There will always be those who consider big business’s vows to make the world a better place fundamentally cynical. But capitalism has often longed for, if not technically required, a moral justification, and for most of the 20th century it was provided by socialism and the various forms of government representing it. Now that opposition is gone, and in search of a nonmaterial rationale, the lords of acquisition have to look elsewhere. The sense of moral aspiration behind corporate social responsibility seems mostly genuine — which is somehow both the most and least appealing thing about it, for it encourages a lot of back-patting among the world’s economic elite, whose members seem able to discern, in their own hunt for the cheapest possible work force, a humanitarian aim.

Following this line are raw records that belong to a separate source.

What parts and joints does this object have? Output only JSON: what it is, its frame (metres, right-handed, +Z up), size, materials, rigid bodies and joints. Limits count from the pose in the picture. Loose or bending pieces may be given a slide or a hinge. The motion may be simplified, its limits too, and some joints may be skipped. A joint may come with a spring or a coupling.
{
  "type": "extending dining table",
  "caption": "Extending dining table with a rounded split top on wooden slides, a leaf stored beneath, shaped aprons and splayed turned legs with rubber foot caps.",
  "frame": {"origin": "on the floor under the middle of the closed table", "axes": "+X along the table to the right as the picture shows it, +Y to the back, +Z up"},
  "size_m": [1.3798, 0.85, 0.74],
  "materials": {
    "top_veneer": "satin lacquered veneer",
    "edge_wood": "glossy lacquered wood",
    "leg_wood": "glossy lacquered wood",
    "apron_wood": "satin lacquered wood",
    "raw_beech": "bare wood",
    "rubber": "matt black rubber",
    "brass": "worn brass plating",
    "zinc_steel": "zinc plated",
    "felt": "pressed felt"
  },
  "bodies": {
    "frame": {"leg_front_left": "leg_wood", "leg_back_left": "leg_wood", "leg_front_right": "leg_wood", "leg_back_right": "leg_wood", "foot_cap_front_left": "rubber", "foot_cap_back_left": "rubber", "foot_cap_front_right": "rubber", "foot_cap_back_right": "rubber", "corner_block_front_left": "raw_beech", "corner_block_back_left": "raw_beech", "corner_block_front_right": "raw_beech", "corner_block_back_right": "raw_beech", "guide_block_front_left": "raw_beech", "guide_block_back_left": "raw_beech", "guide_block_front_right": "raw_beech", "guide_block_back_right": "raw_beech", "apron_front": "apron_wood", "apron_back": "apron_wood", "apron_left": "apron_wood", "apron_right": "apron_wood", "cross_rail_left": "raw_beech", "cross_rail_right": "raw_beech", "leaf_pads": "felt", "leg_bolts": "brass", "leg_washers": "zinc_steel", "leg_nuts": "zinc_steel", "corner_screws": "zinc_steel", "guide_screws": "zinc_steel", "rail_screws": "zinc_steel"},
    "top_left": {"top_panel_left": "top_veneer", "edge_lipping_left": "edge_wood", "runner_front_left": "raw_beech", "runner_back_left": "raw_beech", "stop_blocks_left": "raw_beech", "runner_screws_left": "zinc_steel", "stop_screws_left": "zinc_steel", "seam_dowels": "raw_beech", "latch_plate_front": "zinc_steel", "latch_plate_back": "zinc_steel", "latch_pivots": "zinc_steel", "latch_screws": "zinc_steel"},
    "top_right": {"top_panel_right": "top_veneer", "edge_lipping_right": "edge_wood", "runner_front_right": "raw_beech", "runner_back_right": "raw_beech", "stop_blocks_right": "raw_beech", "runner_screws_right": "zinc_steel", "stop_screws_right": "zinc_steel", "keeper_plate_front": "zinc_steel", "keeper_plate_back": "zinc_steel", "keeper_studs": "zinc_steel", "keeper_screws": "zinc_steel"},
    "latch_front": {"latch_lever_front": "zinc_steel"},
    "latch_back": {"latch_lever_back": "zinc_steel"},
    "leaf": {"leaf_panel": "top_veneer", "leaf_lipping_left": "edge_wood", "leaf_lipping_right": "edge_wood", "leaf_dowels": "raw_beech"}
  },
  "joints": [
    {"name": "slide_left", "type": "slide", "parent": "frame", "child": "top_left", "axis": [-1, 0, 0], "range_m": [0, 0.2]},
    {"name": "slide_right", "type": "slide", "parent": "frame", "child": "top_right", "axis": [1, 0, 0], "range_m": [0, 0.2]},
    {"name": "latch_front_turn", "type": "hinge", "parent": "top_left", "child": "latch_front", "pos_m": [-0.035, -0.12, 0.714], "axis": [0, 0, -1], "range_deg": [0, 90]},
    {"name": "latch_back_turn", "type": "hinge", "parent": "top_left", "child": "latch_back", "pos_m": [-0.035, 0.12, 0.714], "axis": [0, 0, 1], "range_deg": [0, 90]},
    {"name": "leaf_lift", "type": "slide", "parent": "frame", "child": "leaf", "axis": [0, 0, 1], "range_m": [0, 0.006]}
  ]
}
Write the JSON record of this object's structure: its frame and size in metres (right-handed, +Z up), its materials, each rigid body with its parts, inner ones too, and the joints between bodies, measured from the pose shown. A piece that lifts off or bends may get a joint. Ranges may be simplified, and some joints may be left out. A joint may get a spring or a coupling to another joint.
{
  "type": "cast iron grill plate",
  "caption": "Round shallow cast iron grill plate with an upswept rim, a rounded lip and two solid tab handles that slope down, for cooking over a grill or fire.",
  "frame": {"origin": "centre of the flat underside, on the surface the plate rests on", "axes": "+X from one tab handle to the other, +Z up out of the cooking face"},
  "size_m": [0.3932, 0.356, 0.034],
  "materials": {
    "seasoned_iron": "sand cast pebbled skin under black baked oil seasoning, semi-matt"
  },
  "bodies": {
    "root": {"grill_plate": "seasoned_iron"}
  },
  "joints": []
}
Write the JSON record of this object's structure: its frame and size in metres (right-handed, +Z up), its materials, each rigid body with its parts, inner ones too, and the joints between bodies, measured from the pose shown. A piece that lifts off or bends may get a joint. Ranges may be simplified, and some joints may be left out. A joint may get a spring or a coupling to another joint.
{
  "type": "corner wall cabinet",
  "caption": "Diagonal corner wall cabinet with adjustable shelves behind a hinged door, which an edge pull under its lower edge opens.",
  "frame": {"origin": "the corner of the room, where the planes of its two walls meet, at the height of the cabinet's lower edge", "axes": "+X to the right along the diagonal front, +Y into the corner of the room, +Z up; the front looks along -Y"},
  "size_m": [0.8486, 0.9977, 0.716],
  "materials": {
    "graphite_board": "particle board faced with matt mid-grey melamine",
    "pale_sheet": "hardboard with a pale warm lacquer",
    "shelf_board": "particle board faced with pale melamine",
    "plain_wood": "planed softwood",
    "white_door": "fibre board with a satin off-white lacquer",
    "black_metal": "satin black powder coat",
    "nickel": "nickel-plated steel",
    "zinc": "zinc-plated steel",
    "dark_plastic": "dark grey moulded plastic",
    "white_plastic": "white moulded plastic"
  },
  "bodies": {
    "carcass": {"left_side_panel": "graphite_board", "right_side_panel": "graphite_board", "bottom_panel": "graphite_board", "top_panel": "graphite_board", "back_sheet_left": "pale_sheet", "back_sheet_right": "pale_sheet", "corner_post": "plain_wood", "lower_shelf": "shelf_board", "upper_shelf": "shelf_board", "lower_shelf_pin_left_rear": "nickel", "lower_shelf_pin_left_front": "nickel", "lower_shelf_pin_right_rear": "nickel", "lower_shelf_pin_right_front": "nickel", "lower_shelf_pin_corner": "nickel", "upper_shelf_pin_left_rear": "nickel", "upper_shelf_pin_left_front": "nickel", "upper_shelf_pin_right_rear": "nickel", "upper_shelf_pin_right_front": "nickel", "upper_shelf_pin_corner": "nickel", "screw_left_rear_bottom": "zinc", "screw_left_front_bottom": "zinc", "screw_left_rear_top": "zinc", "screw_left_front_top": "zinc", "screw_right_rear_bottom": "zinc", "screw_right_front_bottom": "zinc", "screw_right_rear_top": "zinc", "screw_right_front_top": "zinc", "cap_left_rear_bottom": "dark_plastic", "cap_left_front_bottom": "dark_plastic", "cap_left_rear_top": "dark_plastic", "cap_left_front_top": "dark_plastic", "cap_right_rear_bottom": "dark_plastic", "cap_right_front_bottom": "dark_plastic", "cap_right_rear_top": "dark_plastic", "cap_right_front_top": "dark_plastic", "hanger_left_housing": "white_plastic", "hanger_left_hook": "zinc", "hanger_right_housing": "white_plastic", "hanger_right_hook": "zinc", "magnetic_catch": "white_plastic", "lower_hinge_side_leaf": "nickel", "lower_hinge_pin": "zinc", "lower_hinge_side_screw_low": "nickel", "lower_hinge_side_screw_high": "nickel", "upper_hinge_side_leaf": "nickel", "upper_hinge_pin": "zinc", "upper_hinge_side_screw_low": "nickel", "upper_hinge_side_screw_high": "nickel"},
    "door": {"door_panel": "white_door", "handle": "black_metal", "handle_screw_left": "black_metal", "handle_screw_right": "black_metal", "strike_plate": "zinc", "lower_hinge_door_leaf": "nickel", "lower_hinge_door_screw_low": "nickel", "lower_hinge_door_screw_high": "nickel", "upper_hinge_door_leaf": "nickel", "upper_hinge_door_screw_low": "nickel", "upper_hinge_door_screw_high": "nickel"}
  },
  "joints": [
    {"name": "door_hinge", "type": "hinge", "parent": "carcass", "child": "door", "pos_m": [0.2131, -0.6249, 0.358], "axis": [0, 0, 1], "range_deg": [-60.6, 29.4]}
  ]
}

“I know we have brought a lot of modernity to that part of the world,” Hassenfeld told the audience at that Columbia forum. He said Japan, Korea and Taiwan “exploded” when Hasbro was manufacturing there, adding, “We had to be doing something right.” As for the ICTI CARE code, which now governs the welfare of almost a million Chinese workers inside 1,461 factories, he said: “We’re an industry-driven code. It’s the old ‘fox guarding the henhouse.’ . . . But I made an agreement and shook hands that no matter what we found, we would try and remediate that factory. Be a teacher.”

When I relayed the gist of these remarks to Sethi, he smiled angrily and shook his head. “That’s why I don’t get invited to those things,” he said.
Ah, be a teacher--I wonder if the textbooks will include The Jungle, How The Other Half Lives, and manuals on how to design lead-free toys.

Not to mention each of those countries Hassenfeld thinks Hasbro taught actually invested in education themselves--which is why they outperform us on study after study.